Fantastic news, but then what? I’ve always been curious about the moments, days, and weeks following such a momentous decision. Here’s a debut novelist whose life has just been changed by a series of e-mails and phone calls on the other side of the country. What’s the next step? 

“The next step is getting on an e-mail chain together, and there’s lots of exclamation points,” Marya says. “I think it’s really important to celebrate. This is a moment where everything has gone right. Cherish that.” This is solid advice. But an agent doesn’t just raise a glass, then hand over the keys and wish the writer well. There are a number of things that require her attention: The finer points of the contract need to be settled—the formats and markets in which the book will be published, subsidiary rights, payment schedule, due dates, options, and so on—and the publisher’s contracts department likely needs a little nudging. And then there’s getting everyone together—the author, the editor, the publicity and marketing team—so they can draw up a game plan for publication. 

Still, on some level there is a handoff that happens naturally after the author and editor have been introduced. “I like to be looped in on everything, but I also want writers to have direct relationships with their editors,” Marya says. “As much as I would love to be a part of every step of the editorial process, I just can’t be, so they need to get comfortable as soon as possible.
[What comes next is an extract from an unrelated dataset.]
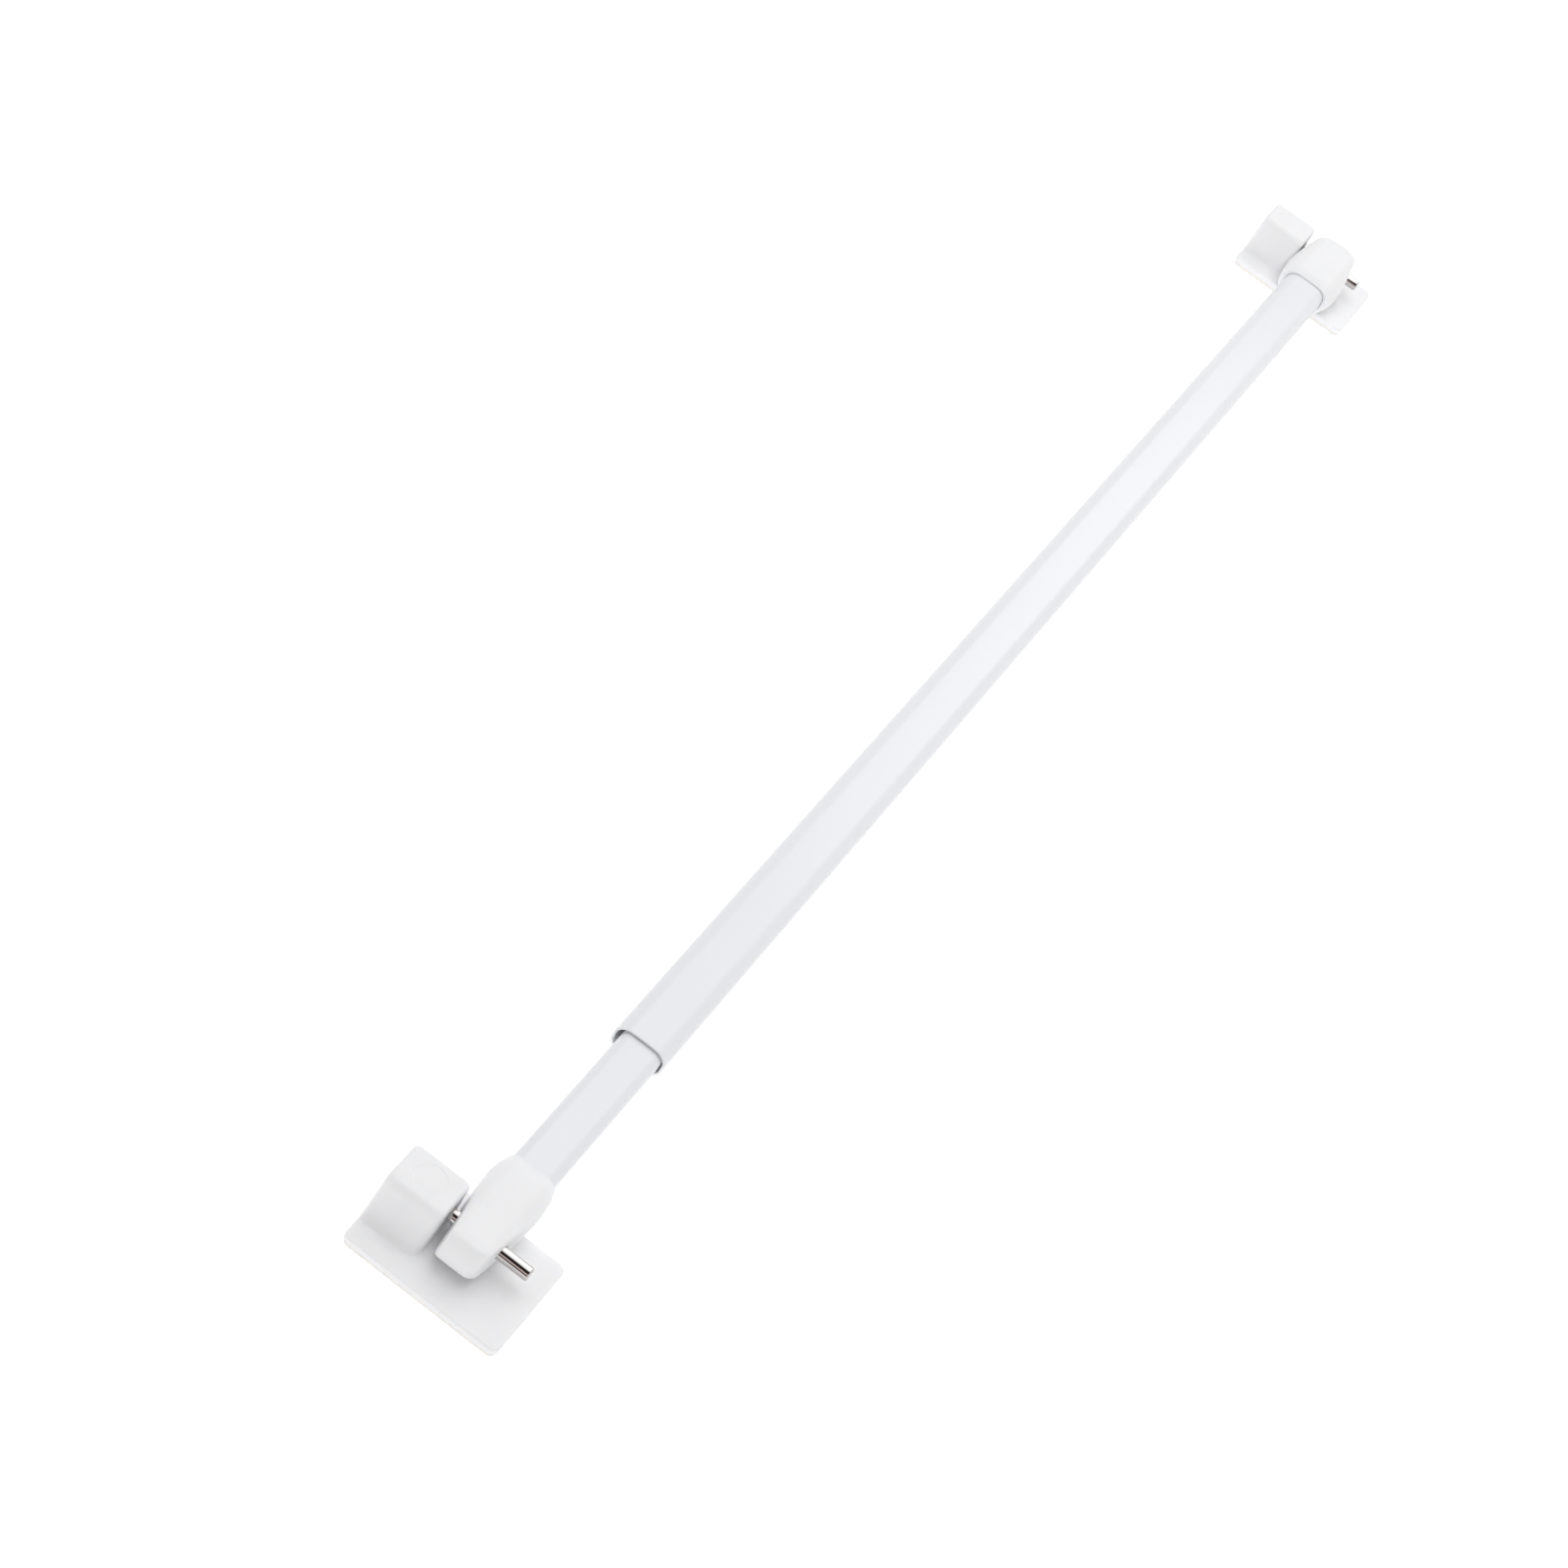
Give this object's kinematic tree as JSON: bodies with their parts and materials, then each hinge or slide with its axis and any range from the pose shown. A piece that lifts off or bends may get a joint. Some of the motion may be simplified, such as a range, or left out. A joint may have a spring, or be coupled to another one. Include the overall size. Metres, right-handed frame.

I think of it sometimes like a relay race. Up until that point, for months or maybe years I’ve been working with my writer on a super-familiar basis; now the ball is more in the editor’s court, and they might step into that role of editorial and creative collaboration.”

But then sometimes, as was the case with Rachel, the unexpected happens: Sarah Bowlin left Holt. As a matter of fact, she left editing altogether: She moved to Los Angeles and is now an agent at Aevitas Creative Management. “So then the book was reassigned to Barbara Jones, who is wonderful,” Marya says. “I could think of no better editor to take up the mantle than her. She had said that she was the first person to raise her hand to take it on because she read it and cried during submission.” 

Marya calls the departure of an editor mid-process “very disruptive,” but in this case it didn’t spell disaster. The publisher was already fully behind the book, and it had already been edited, but there were still many things to be done before publication, including finalizing the cover. Marya stayed on top of the situation. “I think authors need to hear, ‘Don’t worry, I’m on top of them. I’ll make sure that these balls don’t get dropped.’”

Agents, of course, are good at juggling, and after Goodbye, Vitamin was published in July 2017, it was named a best book of the year by nearly a dozen major publications, including O, the Oprah Magazine; Vogue; Esquire; Entertainment Weekly; and BuzzFeed. It went on to win a 2017 California Book Award and was a finalist for the Art Seidenbaum Award for First Fiction.

I ask Marya if she has any advice for authors in the middle of the publishing process, who may be juggling a bit of anxiety themselves. “Recognize that there will always be surprises along the way,” she says, “and know that we’re on your team.”